Each team member carries a partial version of that story.

Without debrief, those insights remain fragmented. Teams move forward without shared understanding, and the same patterns quietly reappear on the next initiative.

This is why teams often feel like they are learning — but not changing.

 

The Real Cost of Skipping Debriefs

 

When teams do not debrief, several predictable things happen:

 

  • Individuals assume others saw what they saw
  • Leaders miss how their behavior landed under pressure
  • Patterns remain unspoken and therefore unchangeable
  • Speed and execution plateau instead of improving

The result is not failure. It is stagnation.

As George Santayana famously noted, those who cannot remember the past are condemned to repeat it. In organizations, repetition shows up as slower execution, recurring friction, and preventable breakdowns.

 

What Effective Debriefs Actually Do

Effective debriefs are not about rehashing events or assigning blame.

They are designed to:

  • slow the moment down
  • separate intent from impact
  • surface patterns rather than personalities
  • translate experience into shared language

Strong debriefs create “aha moments” not just for individuals, but for the team as a system. Those insights become actionable when teams explicitly connect what happened to how they work together day to day.

This is how experience becomes data.

 

Why High-Performing Teams Need Debriefs the Most

High-performing teams are often the most at risk of skipping debriefs.

Because they deliver results, they move fast. Because they trust one another, they assume alignment. Because they are capable, they rely on intuition rather than reflection.

The cost is subtle but real.

Without debrief, high-performing teams:

  • reinforce habits instead of examining them
  • repeat inefficiencies at a higher speed
  • miss opportunities to level up decision-making and coordination

Debrief is not a corrective tool. It is a performance accelerator.

 

How GEL Uses Debrief as a System, Not a Moment

At GEL, debrief is not an add-on. It is built into every experience we design.

Debrief happens:

  • after short, iterative challenges
  • after full experiential programs
  • internally, following every offsite we lead

This discipline ensures learning is captured, shared, and refined — not left to chance.

Experience creates data.

Debrief creates change.

Without both, performance plateaus.

 

Debriefing Beyond the Offsite

The value of debrief extends far beyond experiential programs.
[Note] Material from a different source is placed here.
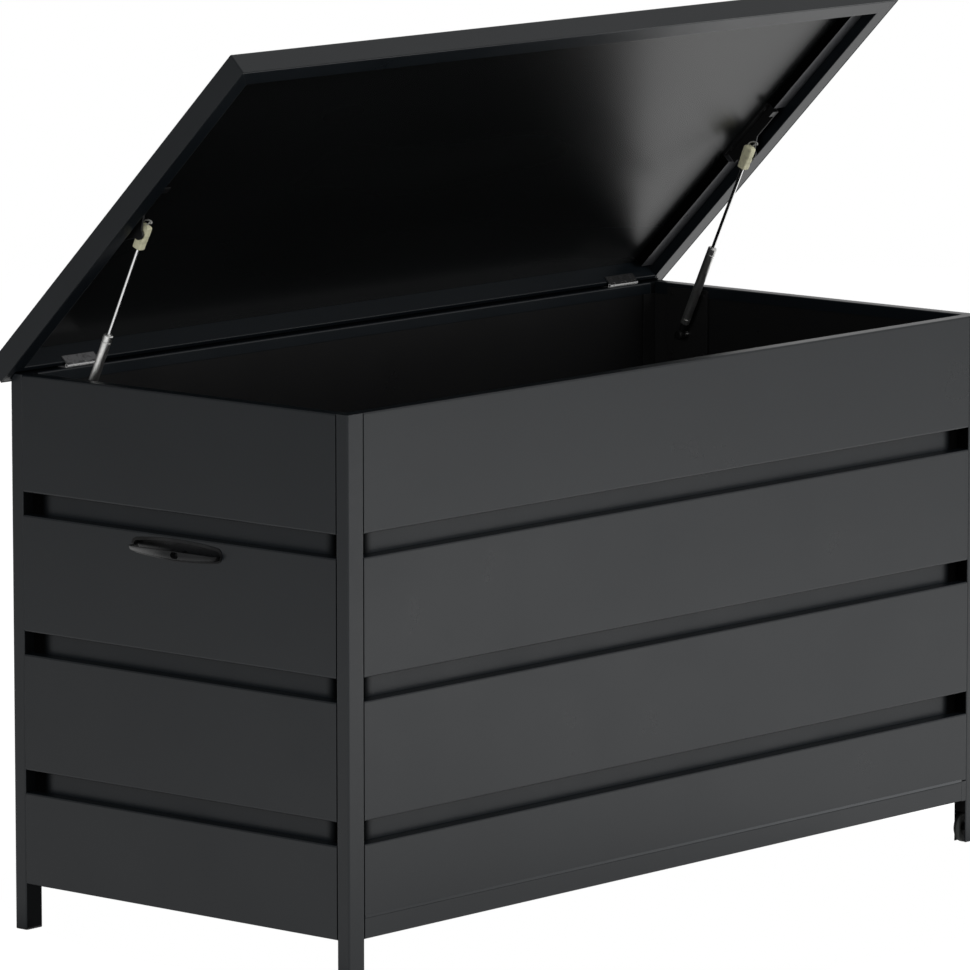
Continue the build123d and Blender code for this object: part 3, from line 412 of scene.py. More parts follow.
def gloss_panel(name, dark, settings):
    """Polished dark sheet that mirrors its surroundings, with faint wipe marks."""
    material, shader = new_material(name)
    where = place(material)
    wipes = noise(material, stretched(material, where, (1.5, 5.0, 5.0)), 1.0, 1.0)
    lighter = tuple(channel * 1.3 for channel in dark)
    wire(
        material,
        blend_colour(material, spread(material, wipes, 0.4, 0.7, 0.0, 1.0), dark, lighter),
        shader,
        "Base Color",
    )
    shader.inputs["Specular IOR Level"].default_value = settings.lining_gloss
    low = settings.lining_roughness
    wire(material, spread(material, wipes, 0.3, 0.7, low - 0.01, low + 0.01), shader, "Roughness")
    waves = noise(material, where, 2.0, 0.0)
    wire(material, bumped(material, waves, 1.0 * MM, 0.05), shader, "Normal")
    return material


def worn_metal(name, bright, dark, roughness, grain, metallic=1.0):
    """Plated or brushed metal with a grain, in streaks per metre by axis, and dull spots."""
    material, shader = new_material(name)
    where = place(material)
    soft = rounded(material, 0.4 * MM)
    streaks = noise(material, stretched(material, where, grain), 1.0, 4.0, 0.6)
    spots = noise(material, where, 160.0, 3.0)
    dull = multiply(material, spread(material, spots, 0.5, 0.75, 0.0, 1.0), 0.55)
    wire(material, blend_colour(material, dull, bright, dark), shader, "Base Color")
    wire(
        material,
        spread(material, streaks, 0.3, 0.7, roughness - 0.06, roughness + 0.08),
        shader,
        "Roughness",
    )
    shader.inputs["Metallic"].default_value = metallic
    wire(material, bumped(material, streaks, 0.02 * MM, 0.12, soft), shader, "Normal")
    return material


def moulded(name, pale, dark, roughness, grain=0.6 * MM):
    """Moulded plastic with a fine spark-eroded grain and uneven tone."""
    material, shader = new_material(name)
    where = place(material)
    soft = rounded(material, 0.5 * MM)
    tone = noise(material, where, 90.0, 4.0, 0.6)
    wire(
        material,
        blend_colour(material, spread(material, tone, 0.5, 0.8, 0.0, 0.8), pale, dark),
        shader,
        "Base Color",
    )
    wire(
        material,
        spread(material, tone, 0.3, 0.7, roughness - 0.05, roughness + 0.07),
        shader,
        "Roughness",
    )
    pits = noise(material, where, 1.0 / grain, 2.0)
    wire(material, bumped(material, pits, 0.04 * MM, 0.4, soft), shader, "Normal")
    return material


# ---- surfaces


def grid_mesh(name, points, closed_u=False, closed_v=False):
    """Mesh from a grid of points, rows by columns by three, joined into quads."""
    rows, columns = points.shape[:2]
    i, j = np.meshgrid(
        np.arange(rows if closed_u else rows - 1),
        np.arange(columns if closed_v else columns - 1),
        indexing="ij",
    )
    a = i * columns + j
    b = i * columns + (j + 1) % columns
    c = ((i + 1) % rows) * columns + (j + 1) % columns
    d = ((i + 1) % rows) * columns + j
    faces = np.stack([a, b, c, d], -1).reshape(-1, 4)
    mesh = bpy.data.meshes.new(name)
    mesh.from_pydata(points.reshape(-1, 3).tolist(), [], faces.tolist())
    mesh.polygons.foreach_set("use_smooth", np.ones(len(mesh.polygons), bool))
    mesh.update()
    return mesh


def tube_points(path, radius, sides):
    """Tube round a path.

    At each point the ring is path + radius * (cos a * N + sin a * B), where T is the path's
    unit tangent, N a fixed direction made square to T and B = T x N.
    """
    tangent = np.gradient(path, axis=0)
    tangent /= np.linalg.norm(tangent, axis=1, keepdims=True)
    fixed = np.linalg.svd(path - path.mean(0), full_matrices=False)[2][2]
    normal = fixed - (tangent @ fixed)[:, None] * tangent
    normal /= np.linalg.norm(normal, axis=1, keepdims=True)
    binormal = np.cross(tangent, normal)
    angle = np.linspace(0.0, 2.0 * np.pi, sides, endpoint=False)
    cosine, sine = np.cos(angle)[None, :, None], np.sin(angle)[None, :, None]
    return path[:, None] + radius * (cosine * normal[:, None] + sine * binormal[:, None])


def capped_tube(path, radius, sides=12):
    """Tube with round ends: rings shrink along a half circle beyond both ends of the path."""
    points = tube_points(path, radius, sides)
    bend = np.linspace(0.0, np.pi / 2, 4)[1:]
    ends = []
    for ring, centre, direction in (
        (points[0], path[0], path[0] - path[1]),
        (points[-1], path[-1], path[-1] - path[-2]),
    ):
        direction = direction / np.linalg.norm(direction)
        shrink = np.cos(bend)[:, None, None]
        push = (radius * np.sin(bend))[:, None, None] * direction
        ends.append(centre + shrink * (ring - centre)[None] + push)
    return np.concatenate([ends[0][::-1], points, ends[1]])


def bar_points(corners, radius, start, end, across, down):
    """Straight closed bar: a rounded polygon carried from start to end.

    The polygon's corners are (a, d) pairs; a point of the bar is path + a * across + d * down.
    Each corner becomes an arc of the radius, with a point on each side of it to keep the flats
    flat, and both ends close on their middles.
    """
    corners = np.asarray(corners, float)
    ring = []
    for k, corner in enumerate(corners):
        back = corners[k - 1] - corner
        ahead = corners[(k + 1) % len(corners)] - corner
        back, ahead = back / np.linalg.norm(back), ahead / np.linalg.norm(ahead)
        for t in (-1.4, -1.0, -0.6, -0.25):
            ring.append(corner - t * radius * back)
        for t in (0.25, 0.6, 1.0, 1.4):
            ring.append(corner + t * radius * ahead)
        for m in (-5, -4):
            blend = 0.5 + 0.25 * (m + 4.5)
            ring[m] = ring[m] * 0.82 + 0.18 * (corner + 0.5 * radius * (back + ahead) * blend)
    ring = np.array(ring)
    middle = ring.mean(0)
    flat = ring[:, :1] * across + ring[:, 1:] * down
    hub = middle[0] * across + middle[1] * down
    rows = [np.repeat((start + hub)[None], len(ring), 0)]
    rows += [start + hub + (flat - hub) * 0.98]
    for t in (0.0, 0.002, 0.998, 1.0):
        rows.append(start + (end - start) * t + flat)
    rows += [end + hub + (flat - hub) * 0.98]
    rows.append(np.repeat((end + hub)[None], len(ring), 0))
    return np.array(rows)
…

Any team navigating complexity, disruption, or crisis benefits from structured reflection. Moments of pressure expose strengths and weaknesses that are otherwise invisible.

 

Organizations that consistently debrief:

 

  • adapt faster
  • reduce repeated mistakes
  • make better decisions under uncertainty
  • build stronger leadership benches over time

Skipping reflection may feel efficient in the short term. It is one of the most expensive shortcuts teams take.

 

Who This Resource Is For

This resource is especially relevant for:

  • HR leaders responsible for leadership effectiveness

  • Chiefs of Staff supporting execution and learning

  • Executives accountable for repeated results, not one-off wins

     

If your organization works hard, moves fast, and still feels like it is relearning the same lessons, the missing discipline is often debrief.

 

Related Resources

Experience Creates Data. Debrief Creates Change

What Happens After the Offsite Is Where ROI Lives

Why Teams Regress After “Successful” Offsites

Each explores a different reason insight fails to turn into sustained performance.

 

Final Thought

Teams do not repeat mistakes because they are careless.

They repeat them because learning was never made collective, explicit, and actionable.

Debrief is the moment where experience becomes usable. Without it, even the most powerful offsite or project becomes just another memory.